▶ _Dataset rows_
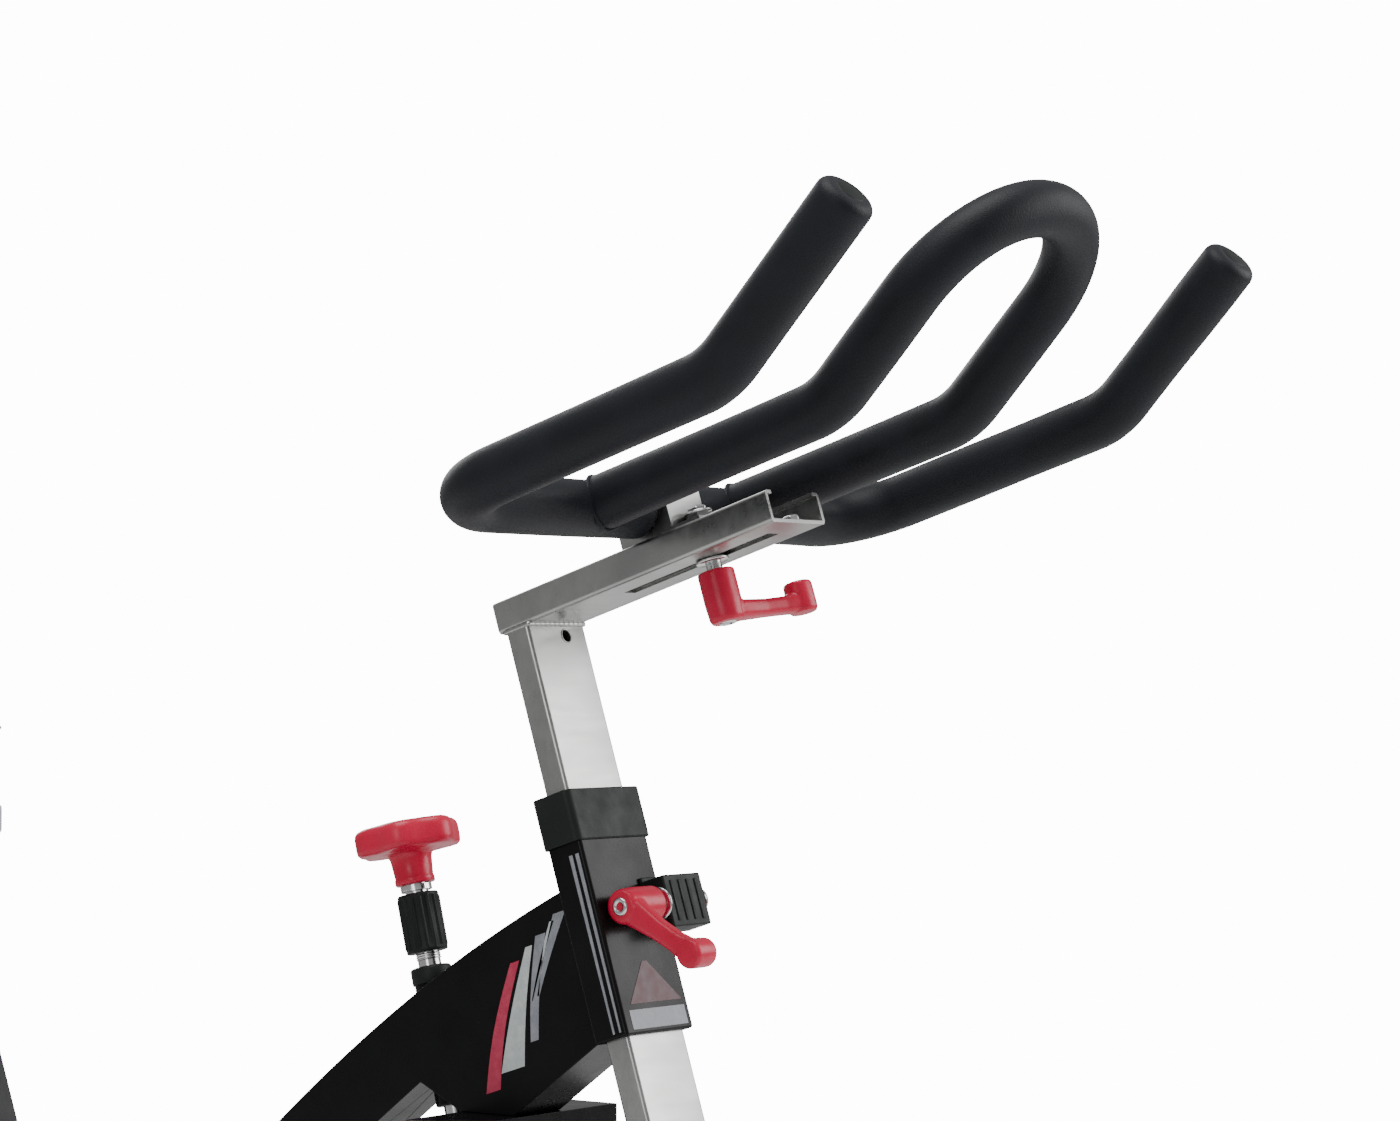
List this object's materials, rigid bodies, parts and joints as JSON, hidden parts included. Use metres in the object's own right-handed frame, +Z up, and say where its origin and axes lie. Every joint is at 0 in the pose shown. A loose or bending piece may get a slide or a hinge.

--

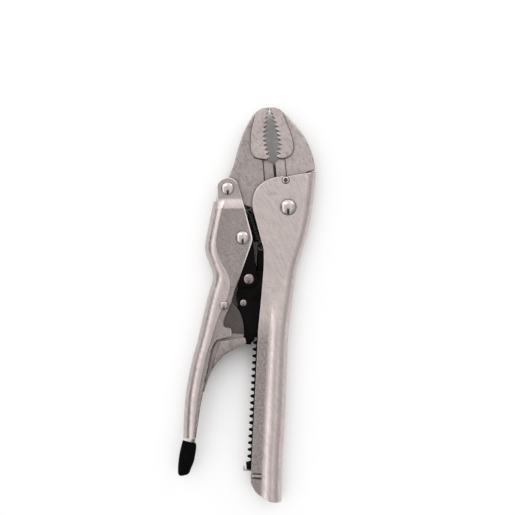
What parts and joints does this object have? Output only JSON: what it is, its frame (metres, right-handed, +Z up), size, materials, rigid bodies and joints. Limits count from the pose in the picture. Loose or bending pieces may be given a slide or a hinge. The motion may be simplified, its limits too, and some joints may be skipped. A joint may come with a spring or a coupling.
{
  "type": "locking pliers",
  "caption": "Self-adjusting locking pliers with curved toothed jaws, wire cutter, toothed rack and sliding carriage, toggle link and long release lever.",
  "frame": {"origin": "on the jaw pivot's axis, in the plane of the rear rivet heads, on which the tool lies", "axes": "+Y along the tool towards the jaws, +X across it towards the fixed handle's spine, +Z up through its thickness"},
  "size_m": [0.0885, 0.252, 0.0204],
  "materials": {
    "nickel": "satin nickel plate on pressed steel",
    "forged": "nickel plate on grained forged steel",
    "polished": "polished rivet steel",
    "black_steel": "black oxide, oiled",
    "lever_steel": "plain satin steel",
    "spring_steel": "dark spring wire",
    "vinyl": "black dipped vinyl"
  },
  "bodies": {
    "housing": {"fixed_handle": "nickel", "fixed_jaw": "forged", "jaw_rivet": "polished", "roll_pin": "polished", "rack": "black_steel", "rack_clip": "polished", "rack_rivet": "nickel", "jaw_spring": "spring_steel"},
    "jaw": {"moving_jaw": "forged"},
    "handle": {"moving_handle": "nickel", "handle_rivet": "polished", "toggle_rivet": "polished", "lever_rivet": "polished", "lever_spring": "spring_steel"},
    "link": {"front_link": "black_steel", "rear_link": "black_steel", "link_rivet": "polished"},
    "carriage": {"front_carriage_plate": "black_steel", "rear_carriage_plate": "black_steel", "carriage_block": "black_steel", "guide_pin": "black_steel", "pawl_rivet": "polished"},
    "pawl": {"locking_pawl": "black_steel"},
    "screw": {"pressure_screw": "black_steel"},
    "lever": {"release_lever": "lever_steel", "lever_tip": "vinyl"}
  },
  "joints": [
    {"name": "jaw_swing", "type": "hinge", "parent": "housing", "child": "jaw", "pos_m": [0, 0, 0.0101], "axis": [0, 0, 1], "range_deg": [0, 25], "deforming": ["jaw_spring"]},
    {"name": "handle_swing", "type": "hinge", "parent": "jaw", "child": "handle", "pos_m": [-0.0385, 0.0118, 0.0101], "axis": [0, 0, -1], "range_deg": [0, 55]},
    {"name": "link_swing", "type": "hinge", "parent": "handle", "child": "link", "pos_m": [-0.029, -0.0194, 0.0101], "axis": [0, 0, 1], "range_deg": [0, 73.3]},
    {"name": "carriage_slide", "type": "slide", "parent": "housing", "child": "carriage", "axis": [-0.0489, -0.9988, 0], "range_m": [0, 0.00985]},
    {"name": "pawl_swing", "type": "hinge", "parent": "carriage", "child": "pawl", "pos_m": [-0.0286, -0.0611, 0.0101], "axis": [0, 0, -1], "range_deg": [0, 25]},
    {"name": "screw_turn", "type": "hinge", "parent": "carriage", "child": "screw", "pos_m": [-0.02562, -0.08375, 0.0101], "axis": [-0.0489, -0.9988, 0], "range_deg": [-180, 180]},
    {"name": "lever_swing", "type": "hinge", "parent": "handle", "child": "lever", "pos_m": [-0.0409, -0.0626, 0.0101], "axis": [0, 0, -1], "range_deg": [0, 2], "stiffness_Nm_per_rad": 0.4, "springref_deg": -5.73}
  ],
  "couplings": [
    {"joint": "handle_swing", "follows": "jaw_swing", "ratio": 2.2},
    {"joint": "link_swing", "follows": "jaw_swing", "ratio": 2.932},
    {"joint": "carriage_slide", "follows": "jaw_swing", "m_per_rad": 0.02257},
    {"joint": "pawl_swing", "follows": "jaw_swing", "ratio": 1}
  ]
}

==

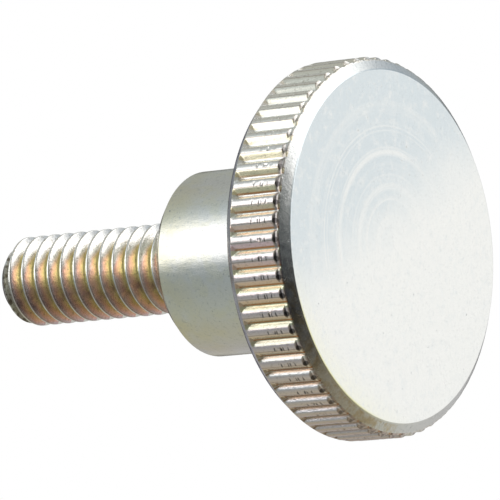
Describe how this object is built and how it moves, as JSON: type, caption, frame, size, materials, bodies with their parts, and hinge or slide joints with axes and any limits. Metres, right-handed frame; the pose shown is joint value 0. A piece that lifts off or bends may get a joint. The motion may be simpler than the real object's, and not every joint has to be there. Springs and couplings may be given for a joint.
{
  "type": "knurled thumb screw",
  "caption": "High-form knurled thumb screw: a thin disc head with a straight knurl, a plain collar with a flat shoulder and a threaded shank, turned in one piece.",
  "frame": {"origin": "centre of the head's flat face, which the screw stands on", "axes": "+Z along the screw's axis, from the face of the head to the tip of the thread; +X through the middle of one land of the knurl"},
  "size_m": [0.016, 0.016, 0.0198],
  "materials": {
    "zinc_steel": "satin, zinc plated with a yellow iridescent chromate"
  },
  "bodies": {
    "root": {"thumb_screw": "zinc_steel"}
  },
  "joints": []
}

▶ _What you have to do_
Say how many lines of the data include the word "JSON". Respond with the number alone.

▶ _Answer in full_
3